Cryptocurrency Law in Russia: 9 Key Changes for the Second Reading
The State Duma's profile committee on the financial market will consider the bill "On Digital Currency and Digital Rights" at a meeting on June 23. Legislators are currently actively preparing the document's edition for the second reading, and the current version differs significantly from the April version. The updated text has already reached the press before official publication, so all changes are preliminary. Nevertheless, key differences can already be analyzed.
Let me remind you that the initial draft proposed total state control over all transactions, requiring operations to be conducted strictly through licensed intermediaries. The new edition partially legalizes mechanisms familiar to the market. Additionally, officials plan to significantly expand their powers in crisis situations. Here are nine main innovations.
Special regime for cryptocurrency circulation to protect against sanctions
The main innovation is a special article on government rights. The Cabinet of Ministers will be able to introduce a special regime for working with digital assets, which will require the consent of the Central Bank and law enforcement agencies. The specific agency is not specified in the text. The special regime will allow temporarily bypassing standard market rules. Thus, authorities plan to protect the economy from external sanctions pressure. Such measures were not even mentioned in the spring version.

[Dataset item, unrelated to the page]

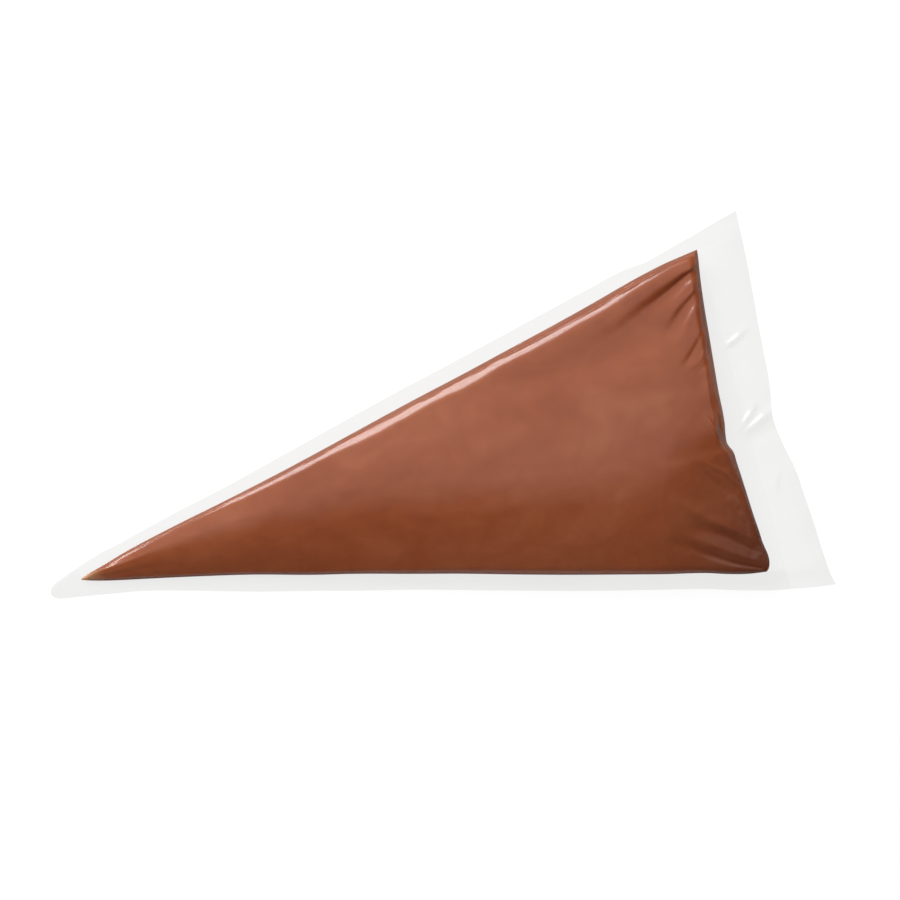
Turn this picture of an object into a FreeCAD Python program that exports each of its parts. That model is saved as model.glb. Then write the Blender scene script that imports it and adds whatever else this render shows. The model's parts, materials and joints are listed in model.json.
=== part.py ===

Legalization of direct P2P transactions between citizens
Direct transfers between individuals' crypto wallets are being brought out of the shadows. Citizens will be able to exchange assets without involving intermediaries or banks. However, an important condition arises: such transactions must not involve classic bank accounts or electronic money. The previous version of the bill prohibited such operations, requiring all transactions to be conducted through exchanges and brokers.
Relaxation of requirements for small exchange services
Registration will only be required for large-scale businesses. This refers to turnovers of at least two transactions per month totaling 3.5 million rubles. Small exchange points no longer interest the regulator. Consequently, small services will be able to operate without mandatory registration.
Restrictions for investors and transaction freezes
For unqualified retail investors, the limit will remain the same: they will be able to buy cryptocurrency worth 300,000 rubles annually. Additionally, the Central Bank will limit the amount of purchases through brokers—exact figures will be published later. However, when withdrawing amounts over 100,000 rubles to personal wallets, a delay will be introduced: the transaction will be frozen for two days. The measure is supposedly intended to help quickly cancel suspicious transfers.
Taxes on income and potential barriers for stablecoins
Exchange services are planned to be made tax agents. Platforms will be forced to automatically withhold income tax from users—a scheme that has long been in place with stock brokers. Additionally, officials are discussing the status of the popular stablecoin USDT. There will be no complete ban on purchasing the token. Nevertheless, the regulator may introduce fees and risk warnings.
Expansion of opportunities for international trade
Market participants will gain more freedom in foreign trade. Professional brokers will be allowed to directly cooperate with foreigners and exchange offices. The list of available situations will later be approved by the Central Bank. Delivery versus payment (DVP) transactions will be allowed without the involvement of a depositary, and the volume of operations will not matter.
Integration of foreign digital assets into laws
Legislators are introducing a new legal term for foreign tokens—"foreign digital instrument." The definition also includes popular stablecoins. The country of origin of the asset does not matter. Consequently, the circulation of such coins will be subject to the general rules of the crypto market.
New rules for controlling cryptocurrency mining
Ordinary citizens will retain the right to mine without registering a business. However, they will have to comply with strict limits on electricity consumption. Creating large mining pools will only be allowed for companies or entrepreneurs. Additionally, fiscal authorities will strengthen oversight: the tax service will begin transmitting information about crypto miners to Rosfinmonitoring and the Central Bank.
Phased implementation of the law and adaptation timelines
The framework part of the law is expected to come into effect on July 1, 2026. Norms regarding P2P and a number of controversial provisions have been postponed to July 2027. Certain norms are delayed until September 2028. Existing digital financial asset (DFA) operators have been given time to bring their activities into compliance until July 1, 2028.
The haste of officials raises serious concerns among businesses. Exved CEO Sergey Mendeleev believes that with such input, the draft should be returned to the first reading and considered by the new composition of the State Duma in the fall. Many members of the crypto community believe that the regulators' initiatives will only complicate work on the Russian crypto market.
My expert conclusion: The bill demonstrates the state's attempt to find a balance between strict control and the need to legalize already established market practices. However, the haste and vagueness of the wording, especially regarding the special regime and transaction freezes, create high regulatory risks for businesses. The market will need significant time to adapt, and the final version of the document may undergo more than one iteration.